Exercise goal
Copy out all the records exactly.

Information supplied
****************

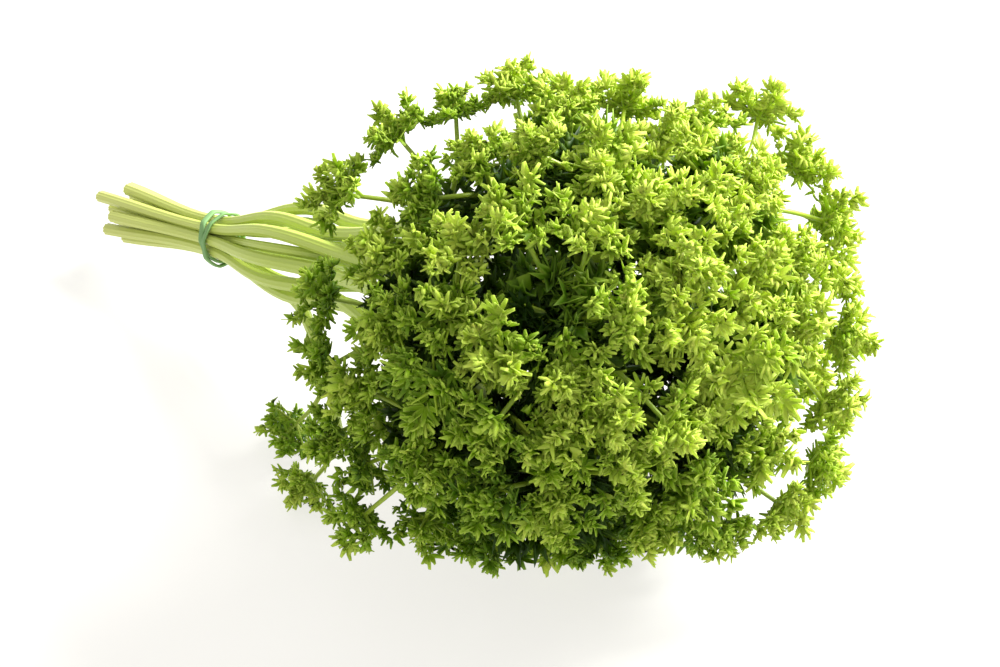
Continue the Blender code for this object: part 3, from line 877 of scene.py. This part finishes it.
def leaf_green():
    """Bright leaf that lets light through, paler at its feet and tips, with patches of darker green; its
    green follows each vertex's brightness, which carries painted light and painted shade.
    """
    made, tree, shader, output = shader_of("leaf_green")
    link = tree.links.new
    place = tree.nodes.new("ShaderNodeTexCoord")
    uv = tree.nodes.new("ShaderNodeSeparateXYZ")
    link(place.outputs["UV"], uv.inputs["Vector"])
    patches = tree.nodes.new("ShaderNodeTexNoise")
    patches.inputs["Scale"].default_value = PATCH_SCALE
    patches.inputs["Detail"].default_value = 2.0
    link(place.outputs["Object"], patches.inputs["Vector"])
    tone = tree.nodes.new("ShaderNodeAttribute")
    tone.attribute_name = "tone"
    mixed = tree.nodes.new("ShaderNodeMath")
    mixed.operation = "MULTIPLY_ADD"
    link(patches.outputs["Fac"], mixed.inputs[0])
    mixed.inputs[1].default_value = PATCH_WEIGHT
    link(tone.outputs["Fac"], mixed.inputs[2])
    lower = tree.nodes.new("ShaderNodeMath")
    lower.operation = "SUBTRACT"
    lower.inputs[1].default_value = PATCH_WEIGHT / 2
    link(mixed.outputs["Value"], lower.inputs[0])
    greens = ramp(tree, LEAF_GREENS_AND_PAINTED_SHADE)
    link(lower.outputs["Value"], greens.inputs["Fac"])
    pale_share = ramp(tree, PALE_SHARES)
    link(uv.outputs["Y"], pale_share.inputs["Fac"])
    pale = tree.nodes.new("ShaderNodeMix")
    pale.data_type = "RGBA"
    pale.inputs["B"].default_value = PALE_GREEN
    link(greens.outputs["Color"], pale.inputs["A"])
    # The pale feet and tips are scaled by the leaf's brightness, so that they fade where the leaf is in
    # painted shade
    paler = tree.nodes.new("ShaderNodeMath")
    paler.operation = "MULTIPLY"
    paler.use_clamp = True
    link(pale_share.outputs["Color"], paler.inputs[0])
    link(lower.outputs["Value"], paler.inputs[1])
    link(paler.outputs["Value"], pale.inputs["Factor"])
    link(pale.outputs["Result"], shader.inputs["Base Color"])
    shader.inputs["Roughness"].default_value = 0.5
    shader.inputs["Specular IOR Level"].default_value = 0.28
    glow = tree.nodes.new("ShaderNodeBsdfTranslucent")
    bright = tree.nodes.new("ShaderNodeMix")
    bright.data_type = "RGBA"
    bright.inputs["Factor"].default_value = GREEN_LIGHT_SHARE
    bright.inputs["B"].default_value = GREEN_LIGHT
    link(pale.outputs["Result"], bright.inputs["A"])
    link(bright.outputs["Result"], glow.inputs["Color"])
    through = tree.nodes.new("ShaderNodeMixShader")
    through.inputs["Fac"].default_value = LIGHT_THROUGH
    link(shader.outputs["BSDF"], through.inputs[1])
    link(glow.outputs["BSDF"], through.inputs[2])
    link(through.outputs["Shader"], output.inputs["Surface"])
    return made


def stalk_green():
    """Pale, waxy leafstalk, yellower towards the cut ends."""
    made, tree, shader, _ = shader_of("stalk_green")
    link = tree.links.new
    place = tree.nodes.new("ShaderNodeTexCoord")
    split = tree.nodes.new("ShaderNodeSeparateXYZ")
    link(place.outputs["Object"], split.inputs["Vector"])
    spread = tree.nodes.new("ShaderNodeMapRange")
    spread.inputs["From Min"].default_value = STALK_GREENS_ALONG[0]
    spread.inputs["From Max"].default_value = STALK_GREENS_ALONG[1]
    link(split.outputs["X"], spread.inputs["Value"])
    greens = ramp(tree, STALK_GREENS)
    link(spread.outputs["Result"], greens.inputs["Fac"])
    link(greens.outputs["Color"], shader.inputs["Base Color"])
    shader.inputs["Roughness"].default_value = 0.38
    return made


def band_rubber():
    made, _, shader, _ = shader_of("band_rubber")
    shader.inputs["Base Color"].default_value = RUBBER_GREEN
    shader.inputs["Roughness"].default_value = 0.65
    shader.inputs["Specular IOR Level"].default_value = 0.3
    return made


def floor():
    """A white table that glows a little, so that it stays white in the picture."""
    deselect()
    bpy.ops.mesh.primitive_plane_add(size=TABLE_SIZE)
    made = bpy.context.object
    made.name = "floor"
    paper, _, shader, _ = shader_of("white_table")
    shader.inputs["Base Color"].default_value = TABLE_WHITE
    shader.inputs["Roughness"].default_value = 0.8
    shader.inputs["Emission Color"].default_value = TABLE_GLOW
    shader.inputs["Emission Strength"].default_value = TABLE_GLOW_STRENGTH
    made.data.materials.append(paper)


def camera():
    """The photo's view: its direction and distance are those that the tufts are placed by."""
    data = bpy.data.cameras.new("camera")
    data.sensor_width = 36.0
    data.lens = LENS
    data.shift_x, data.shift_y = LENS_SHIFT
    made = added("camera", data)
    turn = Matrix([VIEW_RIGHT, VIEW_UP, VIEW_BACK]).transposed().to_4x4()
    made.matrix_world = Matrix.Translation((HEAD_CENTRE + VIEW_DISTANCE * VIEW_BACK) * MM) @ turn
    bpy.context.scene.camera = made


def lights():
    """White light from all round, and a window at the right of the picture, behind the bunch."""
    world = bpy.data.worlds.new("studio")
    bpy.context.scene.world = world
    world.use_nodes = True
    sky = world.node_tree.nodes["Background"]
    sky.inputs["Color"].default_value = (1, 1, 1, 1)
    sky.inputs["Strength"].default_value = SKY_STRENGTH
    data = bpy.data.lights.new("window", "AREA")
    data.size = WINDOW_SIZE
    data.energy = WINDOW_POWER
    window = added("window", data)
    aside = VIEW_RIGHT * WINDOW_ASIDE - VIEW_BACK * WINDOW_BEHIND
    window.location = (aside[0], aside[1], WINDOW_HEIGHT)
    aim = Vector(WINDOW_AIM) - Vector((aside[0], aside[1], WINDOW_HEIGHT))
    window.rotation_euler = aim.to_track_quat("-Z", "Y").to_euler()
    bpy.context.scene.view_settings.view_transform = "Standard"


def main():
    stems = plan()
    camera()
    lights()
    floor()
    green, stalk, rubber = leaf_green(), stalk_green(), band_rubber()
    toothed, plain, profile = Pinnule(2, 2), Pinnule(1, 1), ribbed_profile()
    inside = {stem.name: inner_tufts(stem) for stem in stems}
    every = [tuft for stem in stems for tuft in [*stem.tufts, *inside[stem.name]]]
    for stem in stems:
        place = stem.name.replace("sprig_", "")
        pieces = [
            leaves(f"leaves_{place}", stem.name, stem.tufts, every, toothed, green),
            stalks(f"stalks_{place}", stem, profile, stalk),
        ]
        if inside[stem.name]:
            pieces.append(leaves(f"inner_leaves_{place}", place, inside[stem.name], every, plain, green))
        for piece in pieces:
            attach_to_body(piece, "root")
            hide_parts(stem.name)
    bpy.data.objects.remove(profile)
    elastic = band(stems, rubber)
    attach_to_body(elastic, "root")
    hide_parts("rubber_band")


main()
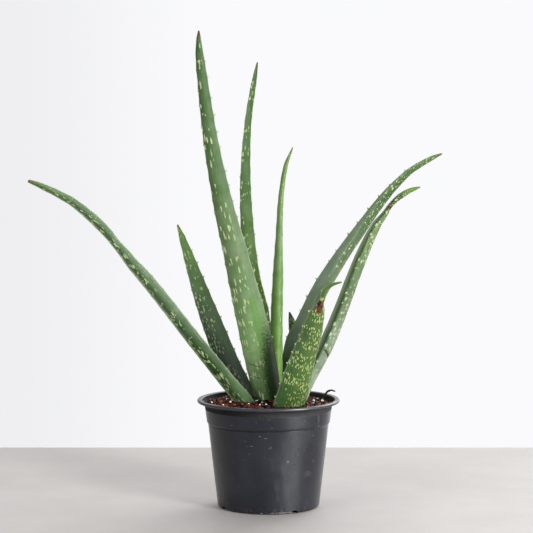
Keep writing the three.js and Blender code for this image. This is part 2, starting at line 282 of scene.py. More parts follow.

****************

Exercise output
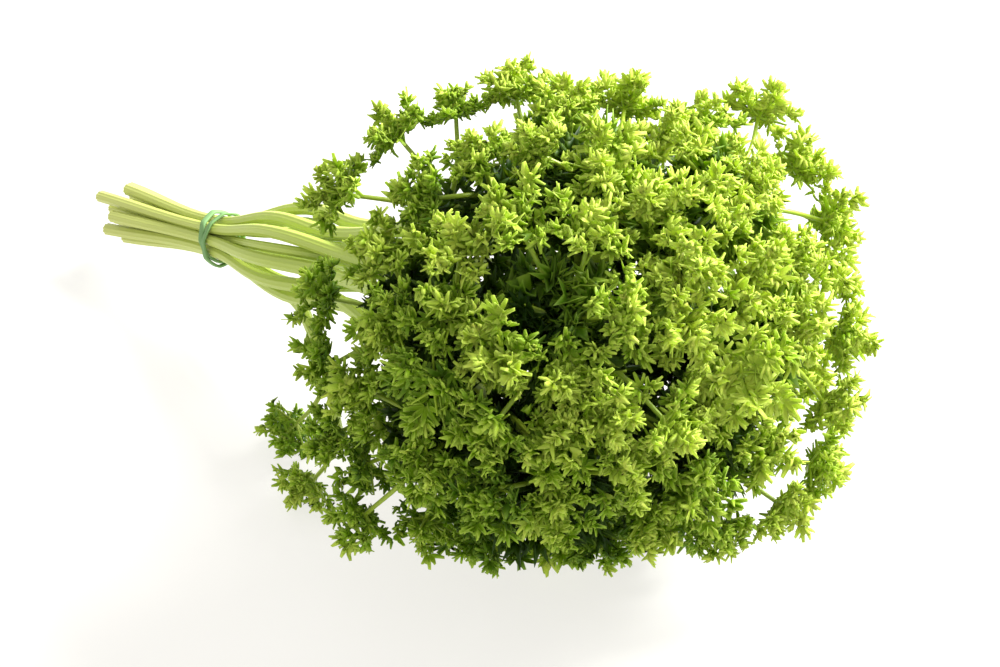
Continue the Blender code for this object: part 3, from line 877 of scene.py. This part finishes it.
def leaf_green():
    """Bright leaf that lets light through, paler at its feet and tips, with patches of darker green; its
    green follows each vertex's brightness, which carries painted light and painted shade.
    """
    made, tree, shader, output = shader_of("leaf_green")
    link = tree.links.new
    place = tree.nodes.new("ShaderNodeTexCoord")
    uv = tree.nodes.new("ShaderNodeSeparateXYZ")
    link(place.outputs["UV"], uv.inputs["Vector"])
    patches = tree.nodes.new("ShaderNodeTexNoise")
    patches.inputs["Scale"].default_value = PATCH_SCALE
    patches.inputs["Detail"].default_value = 2.0
    link(place.outputs["Object"], patches.inputs["Vector"])
    tone = tree.nodes.new("ShaderNodeAttribute")
    tone.attribute_name = "tone"
    mixed = tree.nodes.new("ShaderNodeMath")
    mixed.operation = "MULTIPLY_ADD"
    link(patches.outputs["Fac"], mixed.inputs[0])
    mixed.inputs[1].default_value = PATCH_WEIGHT
    link(tone.outputs["Fac"], mixed.inputs[2])
    lower = tree.nodes.new("ShaderNodeMath")
    lower.operation = "SUBTRACT"
    lower.inputs[1].default_value = PATCH_WEIGHT / 2
    link(mixed.outputs["Value"], lower.inputs[0])
    greens = ramp(tree, LEAF_GREENS_AND_PAINTED_SHADE)
    link(lower.outputs["Value"], greens.inputs["Fac"])
    pale_share = ramp(tree, PALE_SHARES)
    link(uv.outputs["Y"], pale_share.inputs["Fac"])
    pale = tree.nodes.new("ShaderNodeMix")
    pale.data_type = "RGBA"
    pale.inputs["B"].default_value = PALE_GREEN
    link(greens.outputs["Color"], pale.inputs["A"])
    # The pale feet and tips are scaled by the leaf's brightness, so that they fade where the leaf is in
    # painted shade
    paler = tree.nodes.new("ShaderNodeMath")
    paler.operation = "MULTIPLY"
    paler.use_clamp = True
    link(pale_share.outputs["Color"], paler.inputs[0])
    link(lower.outputs["Value"], paler.inputs[1])
    link(paler.outputs["Value"], pale.inputs["Factor"])
    link(pale.outputs["Result"], shader.inputs["Base Color"])
    shader.inputs["Roughness"].default_value = 0.5
    shader.inputs["Specular IOR Level"].default_value = 0.28
    glow = tree.nodes.new("ShaderNodeBsdfTranslucent")
    bright = tree.nodes.new("ShaderNodeMix")
    bright.data_type = "RGBA"
    bright.inputs["Factor"].default_value = GREEN_LIGHT_SHARE
    bright.inputs["B"].default_value = GREEN_LIGHT
    link(pale.outputs["Result"], bright.inputs["A"])
    link(bright.outputs["Result"], glow.inputs["Color"])
    through = tree.nodes.new("ShaderNodeMixShader")
    through.inputs["Fac"].default_value = LIGHT_THROUGH
    link(shader.outputs["BSDF"], through.inputs[1])
    link(glow.outputs["BSDF"], through.inputs[2])
    link(through.outputs["Shader"], output.inputs["Surface"])
    return made


def stalk_green():
    """Pale, waxy leafstalk, yellower towards the cut ends."""
    made, tree, shader, _ = shader_of("stalk_green")
    link = tree.links.new
    place = tree.nodes.new("ShaderNodeTexCoord")
    split = tree.nodes.new("ShaderNodeSeparateXYZ")
    link(place.outputs["Object"], split.inputs["Vector"])
    spread = tree.nodes.new("ShaderNodeMapRange")
    spread.inputs["From Min"].default_value = STALK_GREENS_ALONG[0]
    spread.inputs["From Max"].default_value = STALK_GREENS_ALONG[1]
    link(split.outputs["X"], spread.inputs["Value"])
    greens = ramp(tree, STALK_GREENS)
    link(spread.outputs["Result"], greens.inputs["Fac"])
    link(greens.outputs["Color"], shader.inputs["Base Color"])
    shader.inputs["Roughness"].default_value = 0.38
    return made


def band_rubber():
    made, _, shader, _ = shader_of("band_rubber")
    shader.inputs["Base Color"].default_value = RUBBER_GREEN
    shader.inputs["Roughness"].default_value = 0.65
    shader.inputs["Specular IOR Level"].default_value = 0.3
    return made


def floor():
    """A white table that glows a little, so that it stays white in the picture."""
    deselect()
    bpy.ops.mesh.primitive_plane_add(size=TABLE_SIZE)
    made = bpy.context.object
    made.name = "floor"
    paper, _, shader, _ = shader_of("white_table")
    shader.inputs["Base Color"].default_value = TABLE_WHITE
    shader.inputs["Roughness"].default_value = 0.8
    shader.inputs["Emission Color"].default_value = TABLE_GLOW
    shader.inputs["Emission Strength"].default_value = TABLE_GLOW_STRENGTH
    made.data.materials.append(paper)


def camera():
    """The photo's view: its direction and distance are those that the tufts are placed by."""
    data = bpy.data.cameras.new("camera")
    data.sensor_width = 36.0
    data.lens = LENS
    data.shift_x, data.shift_y = LENS_SHIFT
    made = added("camera", data)
    turn = Matrix([VIEW_RIGHT, VIEW_UP, VIEW_BACK]).transposed().to_4x4()
    made.matrix_world = Matrix.Translation((HEAD_CENTRE + VIEW_DISTANCE * VIEW_BACK) * MM) @ turn
    bpy.context.scene.camera = made


def lights():
    """White light from all round, and a window at the right of the picture, behind the bunch."""
    world = bpy.data.worlds.new("studio")
    bpy.context.scene.world = world
    world.use_nodes = True
    sky = world.node_tree.nodes["Background"]
    sky.inputs["Color"].default_value = (1, 1, 1, 1)
    sky.inputs["Strength"].default_value = SKY_STRENGTH
    data = bpy.data.lights.new("window", "AREA")
    data.size = WINDOW_SIZE
    data.energy = WINDOW_POWER
    window = added("window", data)
    aside = VIEW_RIGHT * WINDOW_ASIDE - VIEW_BACK * WINDOW_BEHIND
    window.location = (aside[0], aside[1], WINDOW_HEIGHT)
    aim = Vector(WINDOW_AIM) - Vector((aside[0], aside[1], WINDOW_HEIGHT))
    window.rotation_euler = aim.to_track_quat("-Z", "Y").to_euler()
    bpy.context.scene.view_settings.view_transform = "Standard"


def main():
    stems = plan()
    camera()
    lights()
    floor()
    green, stalk, rubber = leaf_green(), stalk_green(), band_rubber()
    toothed, plain, profile = Pinnule(2, 2), Pinnule(1, 1), ribbed_profile()
    inside = {stem.name: inner_tufts(stem) for stem in stems}
    every = [tuft for stem in stems for tuft in [*stem.tufts, *inside[stem.name]]]
    for stem in stems:
        place = stem.name.replace("sprig_", "")
        pieces = [
            leaves(f"leaves_{place}", stem.name, stem.tufts, every, toothed, green),
            stalks(f"stalks_{place}", stem, profile, stalk),
        ]
        if inside[stem.name]:
            pieces.append(leaves(f"inner_leaves_{place}", place, inside[stem.name], every, plain, green))
        for piece in pieces:
            attach_to_body(piece, "root")
            hide_parts(stem.name)
    bpy.data.objects.remove(profile)
    elastic = band(stems, rubber)
    attach_to_body(elastic, "root")
    hide_parts("rubber_band")


main()
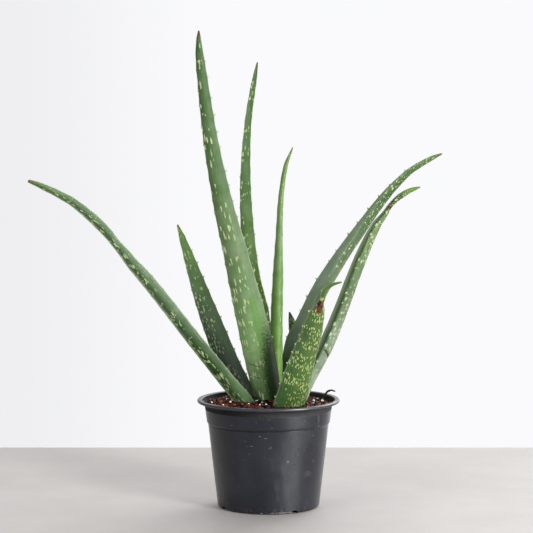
Keep writing the three.js and Blender code for this image. This is part 2, starting at line 282 of scene.py. More parts follow.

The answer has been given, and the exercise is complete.